The other issue that I wish the churches would be more outspoken about is that of economic ethics – for too long in the past they have been overly concerned with sexual mores at the expense of the former (one suspects for economic reasons, as the stable nuclear family is perceived as less of a burden on the state). It's not surprising that the Anglican Communion still buys into the 'rich man in his castle/poor man at his gate' mentality as they have bishops who sit in the House of Lords and have a vested interest in the Establishment. Hence the ridiculous spectacle of the Archbishop of Canterbury dressed up in medieval costume at the Windsor coronation when he and his fellows have been singularly silent on the cost of living crisis.
Some years ago, for a number of reasons too complicated to explain, I ended up on a course with a large group of Kirk ministers on 'Appreciative Inquiry'. I've mentioned it before in SR – it's a way of helping people manage change by taking forward what is positive from the past, and I wish the SNP would make more of it. The Kirk attendees were in the main male, but their attitudes and beliefs were a revelation to me, used to the change averse views of many Episcopal clergy. They were in many cases revolutionaries who were using all sorts of sophisticated ways of getting their message over, in general focusing on the socialist views that Jesus could be said to have held. I left very impressed with what I had heard.
There does seem to be a strand of such progressive thinking within the Scottish Christian tradition and in my view there should be more of it. As Gerry pointed out, the churches have in the past been guilty of a bullying type of theocracy, but that should not stop us remembering that many of the great social reformers of the past have been inspired by their Christian values. It may not be too fanciful to suggest that the appalling behaviours of the current Conservative administration stem from a lack of any ethical standards derived from religious belief.

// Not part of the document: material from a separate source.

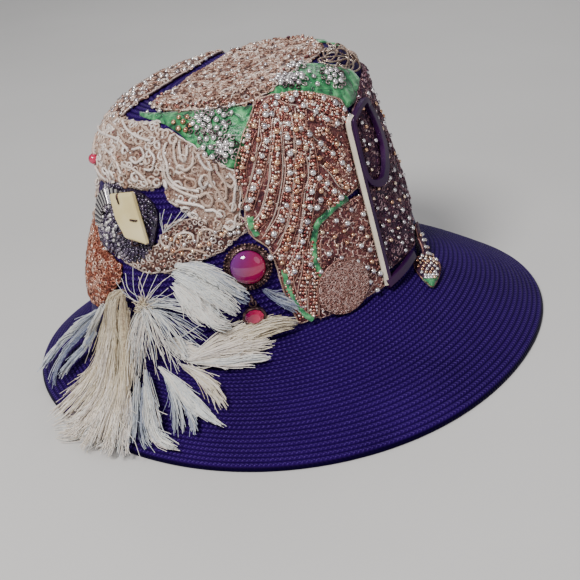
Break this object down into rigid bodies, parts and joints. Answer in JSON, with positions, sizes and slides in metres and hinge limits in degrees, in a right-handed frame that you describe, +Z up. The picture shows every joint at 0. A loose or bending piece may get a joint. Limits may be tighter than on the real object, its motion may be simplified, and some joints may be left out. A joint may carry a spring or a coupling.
{
  "type": "trimmed straw hat",
  "caption": "Dark straw dress hat: a tall rounded crown quilted with beaded, corded and satin patches, brooch, cabochon, metal strip and feathers, over a wide uneven sloping brim.",
  "frame": {"origin": "middle of the brim's outline, on the plane that the brim's edge lies in", "axes": "+Z up through the crown, -Y towards the display side with the feathers and the cabochon, +X towards the side where the brim is widest"},
  "size_m": [0.2952, 0.286, 0.1632],
  "materials": {
    "navy_straw": "sewn paper-straw braid, low sheen",
    "bead_embroidery": "copper-brown ground crowded with silver and gold beads",
    "gold_coil": "coiled metal thread embroidery, satin metallic",
    "green_satin": "satin, crinkled",
    "cream_brocade": "cream and pale gold corded brocade",
    "copper_coil": "copper coil thread, satin metallic",
    "pale_gold_wire": "bent wire",
    "strip_metal": "polished warm steel",
    "dark_beads": "dark glossy beads and silver-lined bugles",
    "yellow_stone": "pale yellow opaque stone",
    "magenta_stone": "glossy cabochon",
    "antique_metal": "darkened metal",
    "red_stone": "faceted",
    "feather": "cream and white feathers"
  },
  "bodies": {
    "root": {"straw_crown": "navy_straw", "straw_brim": "navy_straw", "front_patch": "bead_embroidery", "leaf_patch": "bead_embroidery", "right_patch": "bead_embroidery", "back_leaf": "bead_embroidery", "flap_patch": "bead_embroidery", "green_satin_right": "green_satin", "green_satin_left": "green_satin", "back_satin": "green_satin", "brocade_swirl": "cream_brocade", "brocade_fine": "cream_brocade", "back_brocade": "cream_brocade", "copper_patch": "copper_coil", "scallop_patch": "gold_coil", "shoulder_patch": "gold_coil", "back_gold": "gold_coil", "top_patch": "gold_coil", "coiled_disc": "gold_coil", "wirework": "pale_gold_wire", "strip_ornament": "strip_metal", "brooch_frame": "dark_beads", "brooch_stone": "yellow_stone", "cabochon_rim": "antique_metal", "cabochon_stone": "magenta_stone", "drop_link": "antique_metal", "drop_cup": "antique_metal", "drop_stone": "red_stone", "red_bead": "red_stone", "feather_tuft_lower": "feather", "feather_tuft_upper": "feather"}
  },
  "joints": []
}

The Watcher by the Threshold
As a son of the manse, John Buchan would have been very familiar with a range of different behaviours by Kirk ministers. I suspect by the end of his life he was as much of a nonconformist in beliefs as me, but always retained his Christian values – and a sense of the metaphysical not always present in the more matter of fact clergy.
One of his several stories of the supernatural, The Watcher by the Threshold
, concerns a rather dim-witted rural laird, Ladlaw, who gets taken over by the same evil spirit who advised the Emperor Justinian (as a lawyer, Buchan would have been familiar with the latter's contribution to legal precepts). It's not explained quite how this happens, although as the Reverend James Greig points out in his brilliant introduction to the book Supernatural Tales
, the landscape around the event is presented as uncanny and spectral, so maybe the evil spirit lurks in this dark and depressing part of the Scottish countryside.

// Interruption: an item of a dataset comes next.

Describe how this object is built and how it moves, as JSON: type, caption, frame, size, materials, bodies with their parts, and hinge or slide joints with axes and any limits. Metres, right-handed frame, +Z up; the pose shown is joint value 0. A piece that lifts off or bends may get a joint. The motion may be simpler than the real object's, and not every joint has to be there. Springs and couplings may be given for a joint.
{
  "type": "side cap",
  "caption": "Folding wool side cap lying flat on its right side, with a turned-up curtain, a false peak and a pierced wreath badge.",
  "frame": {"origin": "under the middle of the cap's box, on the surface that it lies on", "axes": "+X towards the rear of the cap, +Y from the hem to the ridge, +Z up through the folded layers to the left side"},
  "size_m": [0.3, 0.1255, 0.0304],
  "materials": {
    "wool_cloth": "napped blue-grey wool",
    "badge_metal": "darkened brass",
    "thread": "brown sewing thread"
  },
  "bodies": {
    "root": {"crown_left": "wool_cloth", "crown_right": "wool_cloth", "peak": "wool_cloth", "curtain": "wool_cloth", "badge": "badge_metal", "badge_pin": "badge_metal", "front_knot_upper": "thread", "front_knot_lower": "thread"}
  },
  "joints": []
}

Set to guard the possessed Ladlaw while the narrator is away, is the local minister, whose 'modernist' theology (as described by Reverend Greig) has no time for the metaphysical. In the event (spoiler alert!) the unbelieving minister is temporarily possessed by the evil spirit and consequently has to revise his opinions.
Buchan was a master of reconciling the mundane and the mysterious, and always lived by his Christian values of loving God and his neighbour – he regularly did good by stealth. Surely what the Kirk needs today is more of his sort who understand the numinous aspects of faith and are not afraid to speak out against social injustice.
A Facebook acquaintance asked me to comment on why the English language spelled words like neighbour with a 'u' while American written English misses out the letter, preferring to write 'neighbor', 'color', 'honor', etc. As a relatively weak pleasantry, I wrote that 'lazy Americans' tended to miss out the letter 'u'. Back came the Facebook fairy to announce that my comment had been removed as it could be construed as 'hate speech'. I can only think that this once great nation has become a hotbed of sensitivity. I was once termed a 'middle-class do-gooder' in the letters page of The Scotsman
– I may be a do-gooder, but I cherish my working-class origins. However, we peasants are made of sterner stuff and can cope with these slings and arrows.